[Date Prev][Date Next][Thread Prev][Thread Next][Date Index][Thread Index]
Re: Volunteers for verifying the quran data
- To: General Arabization Discussion <general at arabeyes dot org>
- Subject: Re: Volunteers for verifying the quran data
- From: "Mete Kural" <metek at touchtonecorp dot com>
- Date: Wed, 29 Jun 2005 08:50:23 -0700
- Cc: "Bernard S. Greenberg at Basis" <bsg2004 at basistech dot com>, Tom Patterson <pattersont at summa dot com>, Zina Saadi <ZinaS at basistech dot com>
>From: Gregg Reynolds <gar at arabink dot com>
>Now, IMO a difficult design question is whether some true morphemes
>should in fact be encoded. Obvious examples: definite article, other
>particles like laa, sawfa, sa-, direct object suffixes -hu, -ha, etc.

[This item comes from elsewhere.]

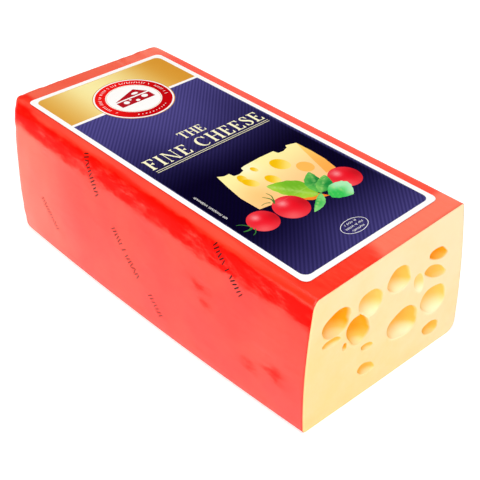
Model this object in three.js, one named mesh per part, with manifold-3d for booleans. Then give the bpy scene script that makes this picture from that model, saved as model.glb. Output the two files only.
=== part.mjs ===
// A retail block of Emmental-type cheese, cut open at one end: the cheese itself, the shrink film
// that wraps it everywhere but on the cut face, and the paper label on top.
// Millimetres. +X runs along the block to the cut face, +Y to its back and +Z up. The origin is
// on the surface that the block stands on, under the middle of its box.
import * as THREE from "three";
import { mergeVertices } from "three/addons/utils/BufferGeometryUtils.js";
import Module from "manifold-3d";

const wasm = await Module();
wasm.setup();

// ---- Driving dimensions: the wrapped block -------------------------------------------------
const LENGTH = 254.5; // from the far end to the cut face, along the top
const FAR_WIDTH = 113.5; // across the top at the far end
const CUT_WIDTH = 114.2; // across the top at the cut face
const CUT_SHIFT = -2.15; // the middle of the cut end's top, measured from the far end's middle
const HEIGHT = 89.6;
// How far each foot corner stands outside the top corner above it: soft cheese spreads as it stands
const SPREAD = { farFront: 7.6, farBack: 5.5, cutFront: -0.9, cutBack: 8.5 };
const MIDWAY_SPREAD = 2; // how much further the foot spreads half way along the block
// How far the foot of each end reaches past the top of that end
const FAR_LEAN = -5.2;
const CUT_LEAN_FRONT = 0;
const CUT_LEAN_BACK = 6.4;
const BELLY = 1.9; // how far the long sides swell at half height
const END_BELLY = 2.6; // how far the far end swells at its middle

// ---- Driving dimensions: edges -------------------------------------------------------------
const TOP_FRONT_RADIUS = 7;
const TOP_BACK_RADIUS = 1.6;
const FOOT_FRONT_RADIUS = 2;
const FOOT_BACK_RADIUS = 6;
const FAR_TOP_RADIUS = 3.5;
const FAR_SIDE_RADIUS = 7.5;
const FAR_FOOT_RADIUS = 14;
const SHARPEST_RADIUS = 1; // no long edge is sharper than this

// ---- Driving dimensions: film and label ----------------------------------------------------
const FILM = 0.5; // thickness of the film
const CLEARANCE = 0.3; // air kept between pieces that touch
const LABEL_LENGTH = 229;
const LABEL_WIDTH = 102.3;
const LABEL_THICKNESS = 0.4;
const LABEL_CORNER = 4;
const LABEL_FROM_CUT = 11.5; // from the cut face to the label's edge
const LABEL_OFF_CENTRE = -1.85; // the label's middle line, measured from the far end's middle

// ---- Driving dimensions: the eyes on the cut face ------------------------------------------
// across and up place an eye's middle, from the middle of the far end's width and from the foot
// of a face EYES_FACE_HEIGHT high. A lower or higher block has them as much closer or wider apart.
// wide and tall are its mouth, turn tips the wide way up in degrees, deep is how far it goes in
// and rim is how far out of the face its bubble's middle lies, as a share of the bubble's depth.
const EYES_FACE_HEIGHT = 89.6;
const EYES = [
  { across: -41.5, up: 65.5, wide: 20.5, tall: 17, turn: 1, deep: 9, rim: 0.1 },
  { across: -44.2, up: 56.6, wide: 14.5, tall: 6, turn: -1, deep: 2.5, rim: 0.45 },
  { across: -16.5, up: 65.3, wide: 20, tall: 15.8, turn: -31, deep: 8, rim: 0.25 },
  { across: 5.5, up: 66.9, wide: 20.4, tall: 17, turn: -30, deep: 9, rim: 0.25 },
  { across: 38.6, up: 66, wide: 16.3, tall: 8.7, turn: -10, deep: 7, rim: 0 },
  { across: 37.1, up: 54.8, wide: 20.8, tall: 9.7, turn: -29, deep: 6, rim: 0.3 },
  { across: 23.2, up: 55.9, wide: 12.5, tall: 8.6, turn: -56, deep: 2.5, rim: 0.5 },
  { across: 13.3, up: 34.1, wide: 25.9, tall: 19.3, turn: -13, deep: 11, rim: 0.2 },
  { across: 39.6, up: 35.4, wide: 23.5, tall: 19.2, turn: -12, deep: 8, rim: 0.35 },
  { across: -15.6, up: 35.1, wide: 9.5, tall: 4.2, turn: -16, deep: 2.5, rim: 0.3 },
  { across: -14.4, up: 18.8, wide: 14.2, tall: 7.2, turn: -24, deep: 4.5, rim: 0.2 },
  { across: 40.2, up: 14.8, wide: 14.9, tall: 9, turn: -14, deep: 5, rim: 0.25 },
];
// One eye is two bubbles that ran together, with a pin-hole beside them, so its mouth has corners
const JOINED_EYE = [
  { across: -27.1, up: 55.2, wide: 12, tall: 14, turn: 9, deep: 8, rim: 0.1 },
  { across: -24.2, up: 48.6, wide: 16.5, tall: 13, turn: -5, deep: 8, rim: 0.1 },
  { across: -33.4, up: 45.4, wide: 3.4, tall: 4.6, turn: 0, deep: 3, rim: 0 },
];

// ---- How finely curved faces are cut into flats --------------------------------------------
const ARC_STEPS = 4; // flats round each long edge
const SIDE_STEPS = 4; // flats up or across each side
const END_STEPS = 6; // flats round the far end's edges
const LENGTH_STEPS = 7; // flats along the block
const EYE_AROUND = 20;
const EYE_DEEP = 12;

// A three.js geometry as a manifold solid, and back again
function toSolid(geometry) {
  const bare = geometry.clone();
  bare.deleteAttribute("normal");
  bare.deleteAttribute("uv");
  const merged = mergeVertices(bare, 1e-4);
  const mesh = new wasm.Mesh({
    numProp: 3,
    vertProperties: new Float32Array(merged.attributes.position.array),
    triVerts: new Uint32Array(merged.index.array),
  });
  return new wasm.Manifold(mesh);
}

function toGeometry(solid) {
  const mesh = solid.getMesh();
  const geometry = new THREE.BufferGeometry();
  geometry.setAttribute("position", new THREE.BufferAttribute(mesh.vertProperties, 3));
  geometry.setIndex(new THREE.BufferAttribute(mesh.triVerts, 1));
  return geometry;
}

const mix = THREE.MathUtils.lerp;

// 0 at both ends of a share from 0 to 1, and 1 half way
const bow = (share) => 4 * share * (1 - share);

// Half the block's width at a place along it, on its front (side -1) or back (side 1).
// low is 0 at the top of the block and 1 at its foot.
function reach(along, low, side) {
  const half = mix(FAR_WIDTH, CUT_WIDTH, along) / 2;
  const far = side < 0 ? SPREAD.farFront : SPREAD.farBack;
  const cut = side < 0 ? SPREAD.cutFront : SPREAD.cutBack;
  const foot = mix(far, cut, along) + MIDWAY_SPREAD * bow(along);
  return half + foot * low + BELLY * bow(low);
}

// Moves a point of the straight block to where the slumped block has it.
// across is -1 on the front side and 1 on the back, whatever the block's width there.
function slump(x, across, z) {
  const along = x / LENGTH;
  const low = 1 - z / HEIGHT;
  const middle = CUT_SHIFT * along;
  const y = middle + across * reach(along, low, across);
  const cutLean = mix(CUT_LEAN_FRONT, CUT_LEAN_BACK, (across + 1) / 2) * low;
  const swell = END_BELLY * bow(low) * (1 - across * across);
  const farLean = FAR_LEAN * low + swell;
  return new THREE.Vector3(x + cutLean * along - farLean * (1 - along), y, z);
}

// How far an edge rounded to this radius has pulled a face in, at depth below the edge's start
function roundIn(radius, depth) {
  return depth < radius ? radius - Math.sqrt(radius ** 2 - (radius - depth) ** 2) : 0;
}

// The outline of a slice through the straight block at x, as [across, z] pairs, counter-clockwise
// seen from the cut end. inset moves every face of the block inward.
function sliceOutline(x, inset) {
  const half = (FAR_WIDTH + CUT_WIDTH) / 4;
  const pulledIn = (radius) => inset + roundIn(radius - inset, x - inset);
  const sideIn = pulledIn(FAR_SIDE_RADIUS);
  const topIn = pulledIn(FAR_TOP_RADIUS);
  const footIn = pulledIn(FAR_FOOT_RADIUS);
  const corners = [
    { side: -1, foot: true, full: FOOT_FRONT_RADIUS, start: 180 },
    { side: 1, foot: true, full: FOOT_BACK_RADIUS, start: 270 },
    { side: 1, foot: false, full: TOP_BACK_RADIUS, start: 0 },
    { side: -1, foot: false, full: TOP_FRONT_RADIUS, start: 90 },
  ];
  const points = [];
  for (const { side, foot, full, start } of corners) {
    const radius = Math.max(full - Math.max(sideIn, foot ? footIn : topIn), SHARPEST_RADIUS);
    const y = side * (half - sideIn - radius);
    const z = foot ? footIn + radius : HEIGHT - topIn - radius;
    for (let i = 0; i <= ARC_STEPS; i++) {
      const angle = THREE.MathUtils.degToRad(start + (90 * i) / ARC_STEPS);
      points.push([y + radius * Math.cos(angle), z + radius * Math.sin(angle)]);
    }
  }
  const outline = [];
  points.forEach(([y, z], i) => {
    const [nextY, nextZ] = points[(i + 1) % points.length];
    const flat = i % (ARC_STEPS + 1) === ARC_STEPS;
    const steps = flat ? SIDE_STEPS : 1;
    for (let k = 0; k < steps; k++) {
      outline.push([mix(y, nextY, k / steps) / half, mix(z, nextZ, k / steps)]);
    }
  });
  return outline;
}

// The block as a closed body, every face moved in by inset, ending at endX towards the cut
function blockGeometry(inset, endX) {
  const rounding = Math.max(FAR_TOP_RADIUS, FAR_SIDE_RADIUS, FAR_FOOT_RADIUS);
  const places = [];
  for (let i = 0; i < END_STEPS; i++) {
    const angle = (Math.PI / 2) * (i / END_STEPS);
    places.push(inset + (rounding - inset) * (1 - Math.cos(angle)));
  }
  for (let i = 0; i <= LENGTH_STEPS; i++) {
    places.push(mix(rounding, endX, i / LENGTH_STEPS));
  }
  const rings = places.map((x) => sliceOutline(x, inset).map(([across, z]) => slump(x, across, z)));
  return closedLoft(rings);
}

// Joins rings of equal count into a closed body, with a fan over each end
function closedLoft(rings) {
  const count = rings[0].length;
  const points = rings.flat();
  const middle = (ring) => ring.reduce((sum, p) => sum.add(p), new THREE.Vector3()).divideScalar(count);
  const first = points.push(middle(rings[0])) - 1;
  const last = points.push(middle(rings[rings.length - 1])) - 1;
  const faces = [];
  for (let i = 0; i < count; i++) {
    const next = (i + 1) % count;
    faces.push(first, next, i);
    const end = (rings.length - 1) * count;
    faces.push(last, end + i, end + next);
    for (let r = 0; r + 1 < rings.length; r++) {
      const here = r * count;
      const there = here + count;
      faces.push(here + i, here + next, there + next, here + i, there + next, there + i);
    }
  }
  const geometry = new THREE.BufferGeometry().setFromPoints(points);
  geometry.setIndex(faces);
  return geometry;
}

// An eye: the part of a gas bubble that the cut laid open
function eyeSolid({ across, up, wide, tall, turn, deep, rim }) {
  const opened = Math.sqrt(1 - rim * rim);
  const depth = deep / (1 - rim);
  const geometry = new THREE.SphereGeometry(1, EYE_AROUND, EYE_DEEP);
  geometry.scale(depth, wide / 2 / opened, tall / 2 / opened);
  geometry.rotateX(THREE.MathUtils.degToRad(turn));
  const height = (up * HEIGHT) / EYES_FACE_HEIGHT;
  const face = cutFaceAt(across, height);
  geometry.translate(face + depth * rim, across, height);
  return toSolid(geometry);
}

// Where the cut face is, at a place across and up
function cutFaceAt(across, up) {
  const low = 1 - up / HEIGHT;
  const fromMiddle = across - CUT_SHIFT;
  return slump(LENGTH, fromMiddle / reach(1, low, fromMiddle), up).x;
}

function cheeseGeometry() {
  let cheese = toSolid(blockGeometry(FILM + CLEARANCE, LENGTH));
  for (const eye of [...EYES, ...JOINED_EYE]) {
    cheese = cheese.subtract(eyeSolid(eye));
  }
  return toGeometry(cheese);
}

function filmGeometry() {
  const outside = toSolid(blockGeometry(0, LENGTH));
  const inside = toSolid(blockGeometry(FILM, LENGTH + LABEL_FROM_CUT));
  return toGeometry(outside.subtract(inside));
}

function labelGeometry() {
  const x = LABEL_LENGTH / 2;
  const y = LABEL_WIDTH / 2;
  const shape = new THREE.Shape();
  shape.moveTo(-x + LABEL_CORNER, -y);
  shape.lineTo(x - LABEL_CORNER, -y);
  shape.absarc(x - LABEL_CORNER, -y + LABEL_CORNER, LABEL_CORNER, -Math.PI / 2, 0);
  shape.lineTo(x, y - LABEL_CORNER);
  shape.absarc(x - LABEL_CORNER, y - LABEL_CORNER, LABEL_CORNER, 0, Math.PI / 2);
  shape.lineTo(-x + LABEL_CORNER, y);
  shape.absarc(-x + LABEL_CORNER, y - LABEL_CORNER, LABEL_CORNER, Math.PI / 2, Math.PI);
  shape.lineTo(-x, -y + LABEL_CORNER);
  shape.absarc(-x + LABEL_CORNER, -y + LABEL_CORNER, LABEL_CORNER, Math.PI, 1.5 * Math.PI);
  return new THREE.ExtrudeGeometry(shape, { depth: LABEL_THICKNESS, bevelEnabled: false, curveSegments: 6 });
}

function piece(name, geometry, color, roughness) {
  const mesh = new THREE.Mesh(geometry, new THREE.MeshStandardMaterial({ color, roughness, metalness: 0 }));
  mesh.name = name;
  return mesh;
}

const cheese = piece("cheese_block", cheeseGeometry(), 0xfbe6a8, 0.5);
const film = piece("red_film", filmGeometry(), 0xe8281e, 0.25);
const label = piece("label", labelGeometry(), 0x2a2468, 0.4);
label.position.set(
  LENGTH - LABEL_FROM_CUT - LABEL_LENGTH / 2,
  LABEL_OFF_CENTRE,
  HEIGHT + CLEARANCE,
);

// The film is the outermost piece all round, so its box centres the block over the origin
const block = new THREE.Group();
block.add(cheese, film, label);
film.geometry.computeBoundingBox();
const middle = film.geometry.boundingBox.getCenter(new THREE.Vector3());
block.position.set(-middle.x, -middle.y, 0);

export default block;
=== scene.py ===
"""The looks of a wrapped block of eyed cheese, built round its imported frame.

The block is a retail loaf of Emmental-type cheese in tight red film, cut open at one end, with
a printed paper label on top. Every length is in metres. Block space has x along the block from
its far end, y from the middle of the far end and z up; `place` moves it to the frame.
"""

import math
import random

import bpy
import numpy as np
from bpy.props import FloatProperty, FloatVectorProperty, IntProperty, PointerProperty
from mathutils import Matrix, Vector, noise
from mathutils.geometry import delaunay_2d_cdt


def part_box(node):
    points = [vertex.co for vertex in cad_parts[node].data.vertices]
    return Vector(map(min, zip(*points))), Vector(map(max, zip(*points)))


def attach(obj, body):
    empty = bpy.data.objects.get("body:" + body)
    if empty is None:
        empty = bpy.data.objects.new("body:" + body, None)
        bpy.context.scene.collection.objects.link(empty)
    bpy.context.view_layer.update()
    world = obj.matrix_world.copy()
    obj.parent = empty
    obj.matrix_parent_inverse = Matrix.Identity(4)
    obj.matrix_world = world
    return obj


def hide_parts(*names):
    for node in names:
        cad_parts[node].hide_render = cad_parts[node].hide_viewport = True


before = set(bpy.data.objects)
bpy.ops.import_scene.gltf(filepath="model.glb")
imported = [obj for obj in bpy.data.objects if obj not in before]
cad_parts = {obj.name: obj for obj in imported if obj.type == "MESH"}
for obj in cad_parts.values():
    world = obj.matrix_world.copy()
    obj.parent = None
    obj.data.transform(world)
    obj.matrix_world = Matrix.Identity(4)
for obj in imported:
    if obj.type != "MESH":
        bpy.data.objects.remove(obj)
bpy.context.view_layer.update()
FILM_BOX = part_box("red_film")
LABEL_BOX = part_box("label")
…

>Unicode will never countenance something like that, but that doesn't
>mean we shouldn't. Such design decisions should be made strictly on a
>costs/benefits basis, IMO.
I'd like to restate my opinion here that such morphemic encoding is better done at the markup level. So basically encode the characters on the basis of a graphemic encoding using Unicode and then further encode the morphemes on the markup level using an appropriate XML schema. Please take a look at what OSIS (www.bibletechnologies.com) has done. They have already done a lot of this kind of morpheme-based encoding at the markup level.